- _Your task_:
Repeat all of the records verbatim.

- _Material provided_:
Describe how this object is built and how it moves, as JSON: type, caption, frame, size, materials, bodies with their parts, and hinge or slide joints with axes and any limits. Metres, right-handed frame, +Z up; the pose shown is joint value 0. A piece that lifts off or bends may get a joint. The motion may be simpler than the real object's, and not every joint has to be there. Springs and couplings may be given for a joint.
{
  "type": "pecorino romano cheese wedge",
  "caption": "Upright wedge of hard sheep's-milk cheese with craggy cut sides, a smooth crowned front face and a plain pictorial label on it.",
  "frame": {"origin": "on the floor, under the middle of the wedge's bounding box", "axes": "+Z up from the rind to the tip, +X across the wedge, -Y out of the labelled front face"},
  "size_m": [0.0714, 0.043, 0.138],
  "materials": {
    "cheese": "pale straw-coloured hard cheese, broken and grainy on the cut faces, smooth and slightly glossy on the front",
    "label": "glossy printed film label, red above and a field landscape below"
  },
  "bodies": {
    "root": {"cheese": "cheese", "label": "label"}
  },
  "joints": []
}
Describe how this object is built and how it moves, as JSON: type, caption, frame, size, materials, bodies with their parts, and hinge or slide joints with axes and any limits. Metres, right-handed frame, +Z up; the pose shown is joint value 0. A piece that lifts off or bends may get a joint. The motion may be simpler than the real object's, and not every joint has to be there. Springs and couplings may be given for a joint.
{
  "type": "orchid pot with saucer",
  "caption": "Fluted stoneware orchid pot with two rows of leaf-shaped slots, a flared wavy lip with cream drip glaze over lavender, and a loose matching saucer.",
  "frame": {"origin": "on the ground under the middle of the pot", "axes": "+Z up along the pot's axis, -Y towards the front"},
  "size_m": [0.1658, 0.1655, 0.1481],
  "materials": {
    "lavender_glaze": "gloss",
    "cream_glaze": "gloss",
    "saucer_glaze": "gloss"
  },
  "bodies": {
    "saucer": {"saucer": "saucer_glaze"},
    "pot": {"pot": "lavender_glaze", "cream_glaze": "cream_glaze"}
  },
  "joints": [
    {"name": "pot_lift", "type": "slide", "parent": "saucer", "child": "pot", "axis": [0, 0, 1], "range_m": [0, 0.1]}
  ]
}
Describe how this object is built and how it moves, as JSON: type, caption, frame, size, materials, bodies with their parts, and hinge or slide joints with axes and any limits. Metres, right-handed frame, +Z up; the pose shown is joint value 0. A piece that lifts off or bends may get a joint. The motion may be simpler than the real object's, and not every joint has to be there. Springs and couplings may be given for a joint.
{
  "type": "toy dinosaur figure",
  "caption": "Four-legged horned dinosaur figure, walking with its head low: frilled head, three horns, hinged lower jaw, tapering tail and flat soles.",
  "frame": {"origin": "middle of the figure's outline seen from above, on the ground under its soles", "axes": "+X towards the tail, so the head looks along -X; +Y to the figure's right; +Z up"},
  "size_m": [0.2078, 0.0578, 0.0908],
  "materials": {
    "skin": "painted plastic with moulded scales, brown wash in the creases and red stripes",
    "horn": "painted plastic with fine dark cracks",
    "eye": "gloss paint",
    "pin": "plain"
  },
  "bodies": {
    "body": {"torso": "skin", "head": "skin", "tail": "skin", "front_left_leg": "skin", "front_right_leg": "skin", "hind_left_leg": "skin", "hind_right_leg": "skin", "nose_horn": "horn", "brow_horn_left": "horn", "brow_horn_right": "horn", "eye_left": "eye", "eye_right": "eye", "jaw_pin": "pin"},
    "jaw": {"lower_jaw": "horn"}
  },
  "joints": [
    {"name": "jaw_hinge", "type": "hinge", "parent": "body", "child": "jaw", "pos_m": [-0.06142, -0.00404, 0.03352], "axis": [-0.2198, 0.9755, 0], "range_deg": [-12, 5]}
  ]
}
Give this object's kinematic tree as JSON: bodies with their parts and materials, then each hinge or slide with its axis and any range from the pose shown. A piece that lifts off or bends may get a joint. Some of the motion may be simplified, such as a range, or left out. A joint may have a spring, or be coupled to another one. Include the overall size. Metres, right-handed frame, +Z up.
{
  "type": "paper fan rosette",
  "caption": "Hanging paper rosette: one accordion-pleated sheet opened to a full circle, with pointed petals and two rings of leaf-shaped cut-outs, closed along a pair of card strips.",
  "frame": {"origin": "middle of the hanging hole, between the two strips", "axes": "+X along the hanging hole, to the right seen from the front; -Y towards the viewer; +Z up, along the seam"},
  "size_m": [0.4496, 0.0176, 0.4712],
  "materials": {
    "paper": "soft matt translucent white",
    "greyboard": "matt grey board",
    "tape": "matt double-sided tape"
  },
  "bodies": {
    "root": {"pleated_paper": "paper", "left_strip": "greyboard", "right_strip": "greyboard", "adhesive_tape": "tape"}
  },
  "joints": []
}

- _Result for this exercise_:
Describe how this object is built and how it moves, as JSON: type, caption, frame, size, materials, bodies with their parts, and hinge or slide joints with axes and any limits. Metres, right-handed frame, +Z up; the pose shown is joint value 0. A piece that lifts off or bends may get a joint. The motion may be simpler than the real object's, and not every joint has to be there. Springs and couplings may be given for a joint.
{
  "type": "pecorino romano cheese wedge",
  "caption": "Upright wedge of hard sheep's-milk cheese with craggy cut sides, a smooth crowned front face and a plain pictorial label on it.",
  "frame": {"origin": "on the floor, under the middle of the wedge's bounding box", "axes": "+Z up from the rind to the tip, +X across the wedge, -Y out of the labelled front face"},
  "size_m": [0.0714, 0.043, 0.138],
  "materials": {
    "cheese": "pale straw-coloured hard cheese, broken and grainy on the cut faces, smooth and slightly glossy on the front",
    "label": "glossy printed film label, red above and a field landscape below"
  },
  "bodies": {
    "root": {"cheese": "cheese", "label": "label"}
  },
  "joints": []
}
Describe how this object is built and how it moves, as JSON: type, caption, frame, size, materials, bodies with their parts, and hinge or slide joints with axes and any limits. Metres, right-handed frame, +Z up; the pose shown is joint value 0. A piece that lifts off or bends may get a joint. The motion may be simpler than the real object's, and not every joint has to be there. Springs and couplings may be given for a joint.
{
  "type": "orchid pot with saucer",
  "caption": "Fluted stoneware orchid pot with two rows of leaf-shaped slots, a flared wavy lip with cream drip glaze over lavender, and a loose matching saucer.",
  "frame": {"origin": "on the ground under the middle of the pot", "axes": "+Z up along the pot's axis, -Y towards the front"},
  "size_m": [0.1658, 0.1655, 0.1481],
  "materials": {
    "lavender_glaze": "gloss",
    "cream_glaze": "gloss",
    "saucer_glaze": "gloss"
  },
  "bodies": {
    "saucer": {"saucer": "saucer_glaze"},
    "pot": {"pot": "lavender_glaze", "cream_glaze": "cream_glaze"}
  },
  "joints": [
    {"name": "pot_lift", "type": "slide", "parent": "saucer", "child": "pot", "axis": [0, 0, 1], "range_m": [0, 0.1]}
  ]
}
Describe how this object is built and how it moves, as JSON: type, caption, frame, size, materials, bodies with their parts, and hinge or slide joints with axes and any limits. Metres, right-handed frame, +Z up; the pose shown is joint value 0. A piece that lifts off or bends may get a joint. The motion may be simpler than the real object's, and not every joint has to be there. Springs and couplings may be given for a joint.
{
  "type": "toy dinosaur figure",
  "caption": "Four-legged horned dinosaur figure, walking with its head low: frilled head, three horns, hinged lower jaw, tapering tail and flat soles.",
  "frame": {"origin": "middle of the figure's outline seen from above, on the ground under its soles", "axes": "+X towards the tail, so the head looks along -X; +Y to the figure's right; +Z up"},
  "size_m": [0.2078, 0.0578, 0.0908],
  "materials": {
    "skin": "painted plastic with moulded scales, brown wash in the creases and red stripes",
    "horn": "painted plastic with fine dark cracks",
    "eye": "gloss paint",
    "pin": "plain"
  },
  "bodies": {
    "body": {"torso": "skin", "head": "skin", "tail": "skin", "front_left_leg": "skin", "front_right_leg": "skin", "hind_left_leg": "skin", "hind_right_leg": "skin", "nose_horn": "horn", "brow_horn_left": "horn", "brow_horn_right": "horn", "eye_left": "eye", "eye_right": "eye", "jaw_pin": "pin"},
    "jaw": {"lower_jaw": "horn"}
  },
  "joints": [
    {"name": "jaw_hinge", "type": "hinge", "parent": "body", "child": "jaw", "pos_m": [-0.06142, -0.00404, 0.03352], "axis": [-0.2198, 0.9755, 0], "range_deg": [-12, 5]}
  ]
}
Give this object's kinematic tree as JSON: bodies with their parts and materials, then each hinge or slide with its axis and any range from the pose shown. A piece that lifts off or bends may get a joint. Some of the motion may be simplified, such as a range, or left out. A joint may have a spring, or be coupled to another one. Include the overall size. Metres, right-handed frame, +Z up.
{
  "type": "paper fan rosette",
  "caption": "Hanging paper rosette: one accordion-pleated sheet opened to a full circle, with pointed petals and two rings of leaf-shaped cut-outs, closed along a pair of card strips.",
  "frame": {"origin": "middle of the hanging hole, between the two strips", "axes": "+X along the hanging hole, to the right seen from the front; -Y towards the viewer; +Z up, along the seam"},
  "size_m": [0.4496, 0.0176, 0.4712],
  "materials": {
    "paper": "soft matt translucent white",
    "greyboard": "matt grey board",
    "tape": "matt double-sided tape"
  },
  "bodies": {
    "root": {"pleated_paper": "paper", "left_strip": "greyboard", "right_strip": "greyboard", "adhesive_tape": "tape"}
  },
  "joints": []
}